Backup is not a problem, since we have a smallish system and redundancy.
On the others, I think I will take a look at the LInked thread, if I
am a member. I know the direct PDF document creation was recently
enhanced (I am on 7.1), I would be curious as to the de minimis level
(OS, language, data) etc. of HTML reporting. In other words, does it
require DB2 and external data ? Does it require RPG-ILE ? If so, a
utility is more sensible on my end. If not, I should ramp up my skills.
One the email, there should be a good interconnectivity between
Outlook and the RPG, not just sending out an email from iSeries. I
am considering the GoAnywhere product for some help on this (also
security, logging, FTP, etc.) rather than try to learn 8 skills and
implement lots of code for one app. (e.g. We are implementing an EDI
style transfer shortly, and that looks to be a GoAnywhere sweet spot,
since it puts a shell around the native iSeries functions and helps
with the PC-iSeries integration).
Nathan
You may not be thinking in terms of mobile computing now, but get
and iPad or an iPhone and your outlook will change. ERP vendors are
adding handheld applications to their legacy suites. More and more
organizations are demanding them. Before you can use tooling to
generate mobile applications, your first step must be to externally
define your physical files, and learn how to create SQL views.
Steven
Yet it seems that lots of SQL style tools (including 4GL tools) will
work with their own data dictionaries, and/or will read a DDS or IDDU
describing my data, so why should I overhaul my system, if that is
the case ? An interesting review would be to go tool-by-tool, 4GL
and 4GL, and discuss what they expect from the iSeries, especially if
they need DB2. Remember, Open Access needed external screen files
from RPG-ILE, one real oops.
Nathans
I have to admit that IBM is investing a lot more in cross-platform
languages and interfaces and related tooling, but it is not too hard
to learn how to create HTML templates, and scan and replace field
markers, using RPG. You'd probably be surprised just how well suited
RPG is for generating formatted output, whether that be HTML, XML,
JSON, or whatever.
Steven
Sensible, if we had a greater need. :) . And if I didn't have a lot
to do to externalize this and that. And if there were not 4GL tools
that might do all this better and simpler.
Nathan
I noticed this week that our daily backups include over 3,000 HTML
templates which we use in more than 400 web applications.
Steven
I don't think we have the number of web applications, even
potentially, to justify much new study and development in HTML, XML,
JSON, CGI, JAVA, PHP, etc. There is a danger that we will end up
with a system that is the jambalaya, and then when the new programmer
comes in, it is all a puzzle, after we spent 6 figures to do .. something.
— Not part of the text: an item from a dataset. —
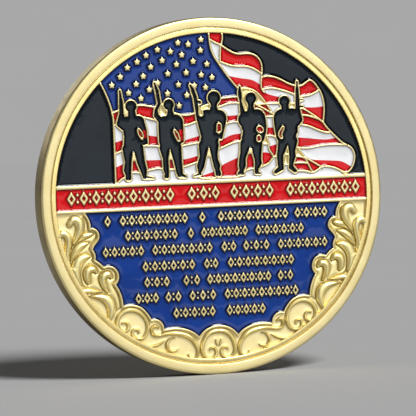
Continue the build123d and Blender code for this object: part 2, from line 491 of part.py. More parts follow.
def chained(chains, grow):
    """The capsules between neighbouring joints of each chain."""
    return [capsule(start, end, grow) for chain in chains for start, end in zip(chain, chain[1:])]


def lozenge(x, z, height):
    """An upright lozenge."""
    half = LOZENGE_WIDTH * height / 2
    with BuildLine() as edge:
        Polyline((x - half, z), (x, z + height / 2), (x + half, z), (x, z - height / 2), close=True)
    return make_face(edge.edges(), mode=Mode.PRIVATE)


def places(row):
    """Height and middle of a row of ornament, and the x of each lozenge, run by run."""
    bottom, top, runs = row
    height = top - bottom
    spaced = []
    for left, right in runs:
        count = max(1, round((right - left) / (LOZENGE_PITCH * height)))
        pitch = (right - left) / count
        spaced.append([left + pitch * (i + 0.5) for i in range(count)])
    return height, (bottom + top) / 2, spaced


def ornament(row):
    """Runs of open lozenges with a pair of beads between two of them."""
    height, middle, spaced = places(row)
    beads = []
    for run in spaced:
        for x, x_next in zip(run, run[1:]):
            beads += [((x + x_next) / 2, middle - height / 4), ((x + x_next) / 2, middle + height / 4)]
    with BuildSketch() as band:
        add([lozenge(x, middle, height) for run in spaced for x in run])
        add([lozenge(x, middle, LOZENGE_HOLE * height) for run in spaced for x in run], mode=Mode.SUBTRACT)
        with Locations(*beads):
            Circle(BEAD_RADIUS * height)
    return band.sketch


def lower_outline():
    """The lower blue field: the lobes, mirrored, closed by a straight top."""
    with BuildLine() as edge:
        for lobe in LOBES:
            Spline(*lobe)
        for lobe in LOBES:
            Spline(*[(-x, z) for x, z in lobe])
        Line((-LOBES[0][0][0], LOWER_TOP), (LOBES[0][0][0], LOWER_TOP))
    return make_face(edge.edges(), mode=Mode.PRIVATE)


def leaf(lean):
    """A laurel leaf that leaves its branch at an angle, the branch running up the sketch's Y."""
    turn = (90 + lean) * pi / 180
    return stroke([(reach * cos(turn), reach * sin(turn), width) for reach, width in LEAF])


def cells_at(cells, points):
    """The cells that hold the given points, each once."""
    found = []
    for x, z in points:
        cell = next((c for c in cells if c.is_inside(Vector(x, z, 0))), None)
        if cell is None:
            raise ValueError(f"no cell at {x}, {z}")
        if cell not in found:
            found.append(cell)
    return found


def fill(name, cells, plane=FRONT):
    """Cured enamel in the given cells, as one node, written to its file."""
    with BuildPart() as enamel:
        with BuildSketch(plane.offset(POCKET_FLOOR)):
            add(cells)
        extrude(amount=ENAMEL_TOP - POCKET_FLOOR)
    enamel.part.label = name
    export_step(enamel.part, f"parts/{name}.step")


def raised(sketch, height, plane=FRONT):
    """Struck metal over a flat shape, from the pocket floor up."""
    with BuildPart() as metal:
        with BuildSketch(plane.offset(POCKET_FLOOR)):
            add(sketch)
        extrude(amount=height - POCKET_FLOOR)
    return metal.part


os.makedirs("parts", exist_ok=True)

# Flat artwork of the obverse, above the banner

figures = [figure(body, 0) for body in FIGURES]

with BuildSketch() as scene:
    half_disc(RING_INNER, SCENE_BOTTOM, RING_INNER)
    add([figure(body, OUTLINE) for body in FIGURES], mode=Mode.SUBTRACT)
    add([line(path) for path in FLAG_LINES], mode=Mode.SUBTRACT)
    add([star(x, z, STAR_RADIUS, STAR_WAIST) for x, z in STARS], mode=Mode.SUBTRACT)

with BuildSketch() as seams:
    add(scene.sketch)
    add([line(path, SEAM) for path in WHITE_OVER_RED], mode=Mode.INTERSECT)

with BuildSketch() as cells:
    add(scene.sketch)
    add(seams.sketch, mode=Mode.SUBTRACT)
scene_cells = cells.sketch.faces()

with BuildSketch() as spills:
    for left, bottom, right, top in RED_SPILLS:
        with Locations(((left + right) / 2, (bottom + top) / 2)):
            Rectangle(right - left, top - bottom)

bare_cells = cells_at(scene_cells, BARE_CELLS)

# Cells too small to hold enamel are struck as solid metal, so no group names them.
named = list(bare_cells)
for group in (DARK_CELLS, BLUE_CELLS, RED_CELLS, WHITE_CELLS):
    for points in group.values():
        named += cells_at(scene_cells, points)
unfilled = [cell for cell in scene_cells if cell not in named]

# Flat artwork of the banner and below

with BuildSketch() as banner:
    half_disc(RING_INNER, BANNER_BOTTOM, BANNER_TOP)
    add(ornament(BANNER_ROW), mode=Mode.SUBTRACT)

lower_ornaments = [ornament(row) for row in LOWER_ROWS]

with BuildSketch() as lower_field:
    add(lower_outline())
    add(lower_ornaments, mode=Mode.SUBTRACT)

with BuildSketch() as border:
    add([line(lobe, 2 * BORDER) for lobe in LOBES])
    with Locations(*[lobe[0] for lobe in LOBES]):
        Circle(BORDER)
    mirror(about=Plane.YZ)
    add(lower_outline(), mode=Mode.SUBTRACT)

with BuildSketch() as groove:
    add([line(lobe, 2 * (BORDER + GROOVE)) for lobe in LOBES])
    with Locations(*[lobe[0] for lobe in LOBES]):
        Circle(BORDER + GROOVE)
    add(lower_outline())

scrolls = []
for depth, points in SCROLLS:
    head_x, head_z, head_width = points[0]
    with BuildSketch() as scroll:
        add(stroke(points))
        with Locations((head_x, head_z)):
            Circle(head_width / 2)
        add(groove.sketch, mode=Mode.SUBTRACT)
        mirror(about=Plane.YZ)
    scrolls.append((depth, scroll.sketch))

with BuildSketch() as scroll_ground:
    with BuildLine():
        Polyline(*SCROLL_GROUND, close=True)
    make_face()
    add(groove.sketch, mode=Mode.SUBTRACT)
    mirror(about=Plane.YZ)

# Flat artwork of the reverse

with BuildSketch() as back_band:
    Circle(BACK_BAND_OUTER)
    Circle(BACK_BAND_INNER, mode=Mode.SUBTRACT)
    band_middle = (BACK_BAND_OUTER + BACK_BAND_INNER) / 2
    with PolarLocations(band_middle, BACK_BAND_STARS, start_angle=90):
        add(star(0, 0, BACK_BAND_STAR, STAR_WAIST, 0), mode=Mode.SUBTRACT)
    with PolarLocations(band_middle, BACK_BAND_STARS, start_angle=90 + 180 / BACK_BAND_STARS):
        Circle(BACK_BEAD, mode=Mode.SUBTRACT)

with BuildSketch() as back_star:
    add(star(0, 0, BACK_STAR_RADIUS, BACK_STAR_WAIST))

with BuildSketch() as back_star_cells:
    add(star(0, 0, BACK_STAR_RADIUS - BACK_STAR_EDGE, BACK_STAR_WAIST))
    with PolarLocations(0, 5, start_angle=90 + 36):
        Rectangle(BACK_STAR_RADIUS, WALL, align=(Align.MIN, Align.CENTER), mode=Mode.SUBTRACT)

with BuildSketch() as laurel:
    for i in range(LAUREL_PAIRS):
        with PolarLocations(LAUREL_RADIUS, 1, start_angle=LAUREL_START + LAUREL_STEP * i):
            for side_angle in (-LAUREL_LEAN, LAUREL_LEAN):
                add(leaf(side_angle))
    mirror(about=Plane.YZ)

# The flat shapes of the metal that stands above the sunken floors

with BuildSketch() as front_walls:
    half_disc(LEDGE_INNER, LOWER_TOP, LEDGE_INNER)
    add([scene.sketch, *figures, banner.sketch], mode=Mode.SUBTRACT)
    add([border.sketch, *lower_ornaments, *unfilled])

with BuildSketch() as front_field:
    half_disc(LEDGE_INNER, -LEDGE_INNER, LOWER_TOP)
    add(lower_outline(), mode=Mode.SUBTRACT)

with BuildSketch() as back_walls:
    Circle(LEDGE_INNER)
    add(back_band.sketch, mode=Mode.SUBTRACT)
    Circle(BACK_FIELD_RADIUS, mode=Mode.SUBTRACT)
    add(back_star.sketch)
    add(back_star_cells.sketch, mode=Mode.SUBTRACT)

with BuildSketch() as back_field:
    Circle(BACK_FIELD_RADIUS)
    add(back_star.sketch, mode=Mode.SUBTRACT)

# The blank, and the metal struck up from its sunken floors

with BuildPart() as coin_body:
    with BuildSketch(Plane.XY) as section:
        with BuildLine():
            Polyline(
                (0, -POCKET_FLOOR),
                (LEDGE_INNER, -POCKET_FLOOR),
                (LEDGE_INNER, -LEDGE_TOP),
                (RIM_INNER, -LEDGE_TOP),
                (RIM_INNER, -RIM_TOP),
                (COIN_DIAMETER / 2, -RIM_TOP),
                (COIN_DIAMETER / 2, RIM_TOP),
                (RIM_INNER, RIM_TOP),
                (RIM_INNER, LEDGE_TOP),
                (LEDGE_INNER, LEDGE_TOP),
                (LEDGE_INNER, POCKET_FLOOR),
                (0, POCKET_FLOOR),
                close=True,
            )
        make_face()
        fillet(section.vertices().group_by(Axis.X)[-1], EDGE_ROUNDING)
    revolve(axis=Axis.Y)
    add([
        raised(front_walls.sketch, WALL_TOP),
        raised(front_field.sketch, FIELD),
        raised(bare_cells, BARE_FLOOR),
        raised(back_walls.sketch, WALL_TOP, BACK),
        raised(back_field.sketch, FIELD, BACK),
        raised(laurel.sketch, SCROLL_TOP, BACK),
        raised(scroll_ground.sketch, SCROLL_GROUND_TOP),
        *[raised(scroll, SCROLL_TOP - SCROLL_STEP * depth) for depth, scroll in scrolls],
    ])
coin_body.part.label = "coin_body"
export_step(coin_body.part, "parts/coin_body.step")

# The enamel fills

for name, points in {**DARK_CELLS, **BLUE_CELLS}.items():
    fill(name, cells_at(scene_cells, points))

for name, points in RED_CELLS.items():
    fill(name, cells_at(scene_cells, points))

for i, body in enumerate(figures):
    with BuildSketch() as black:
        add(body)
        add(spills.sketch, mode=Mode.SUBTRACT)
    fill(f"enamel_soldier_{i + 1}", black.sketch)

with BuildSketch() as red_spill:
    add(figures)
    add(spills.sketch, mode=Mode.INTERSECT)
fill("enamel_red_spills", red_spill.sketch)

unclaimed = list(seams.sketch.faces())
for name, points in WHITE_CELLS.items():
    white = cells_at(scene_cells, points)
    laps = [lap for lap in unclaimed if any(lap.distance_to(cell) < TOUCHING for cell in white)]
    unclaimed = [lap for lap in unclaimed if lap not in laps]
    fill(name, white + laps)

fill("enamel_banner", banner.sketch)
fill("enamel_lower_field", lower_field.sketch)
fill("enamel_back_band", back_band.sketch, BACK)
fill("enamel_back_star", back_star_cells.sketch, BACK)
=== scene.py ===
"""Challenge coin: struck, gold plated metal with glossy soft enamel in its sunken cells.

Outlines come from the flat tops of the CAD solids. Each flat top is cut into rings that follow its
edge, and the height of every point depends on how far it is from that edge: raised lines are rounded
over, enamel climbs the walls around it, and scrolls swell up to their middle.
Flat shapes are (u, v) in millimetres: u runs right and v up, for someone looking at that face.
"""
import json
import math

import bpy
import numpy as np
from mathutils import Matrix, Vector
from mathutils.bvhtree import BVHTree
from mathutils.geometry import delaunay_2d_cdt
from mathutils.kdtree import KDTree

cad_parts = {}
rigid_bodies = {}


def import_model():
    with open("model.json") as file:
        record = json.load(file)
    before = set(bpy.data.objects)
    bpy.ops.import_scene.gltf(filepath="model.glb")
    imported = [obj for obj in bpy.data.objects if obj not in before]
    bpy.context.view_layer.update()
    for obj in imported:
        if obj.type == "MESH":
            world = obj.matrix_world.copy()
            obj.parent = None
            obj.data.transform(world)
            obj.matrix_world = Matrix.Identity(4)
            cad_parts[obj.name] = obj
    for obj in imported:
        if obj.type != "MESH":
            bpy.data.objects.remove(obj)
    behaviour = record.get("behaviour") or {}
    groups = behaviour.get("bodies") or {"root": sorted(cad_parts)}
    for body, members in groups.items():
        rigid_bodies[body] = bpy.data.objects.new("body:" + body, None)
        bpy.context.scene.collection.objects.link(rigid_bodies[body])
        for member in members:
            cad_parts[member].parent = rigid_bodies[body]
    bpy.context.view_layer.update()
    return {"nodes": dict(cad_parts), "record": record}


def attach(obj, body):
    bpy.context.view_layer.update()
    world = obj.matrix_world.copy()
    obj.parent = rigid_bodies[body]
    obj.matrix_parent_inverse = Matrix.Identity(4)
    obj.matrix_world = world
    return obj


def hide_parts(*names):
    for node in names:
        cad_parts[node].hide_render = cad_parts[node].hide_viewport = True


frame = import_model()
nodes = frame["nodes"]

MM = 0.001
FRONT = -1  # the obverse looks toward -Y
BACK = 1

# Heights above the mid-plane, mm, as in the CAD part
RIM_TOP = 1.50
WALL_TOP = 1.35
LEDGE_TOP = 1.20
ENAMEL_TOP = 1.15
BARE_FLOOR = 1.05
FIELD = 0.95
POCKET_FLOOR = 0.80
SCROLL_GROUND = 1.10
SCROLL_TOPS = (1.33, 1.30, 1.27)
LEVEL_TOLERANCE = 0.004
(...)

My OCL code alone can cause conniptions to those a bit more vanilla.
So it sounds like you have one of those semi-enterprise places, where
the web programming skills are abundant, and pieces are replaceable
through human resources. That is simply a different environment.
What you say is fine in your environment, but it does not necessarily
apply well in mine. My goal is to keep the system functioning
solidly, the budget gentle, the system relatively simple, and yet,
work into .. some modernization. (e.g. We have a section of the
business in Filemaker that needs to come over to the iSeries.)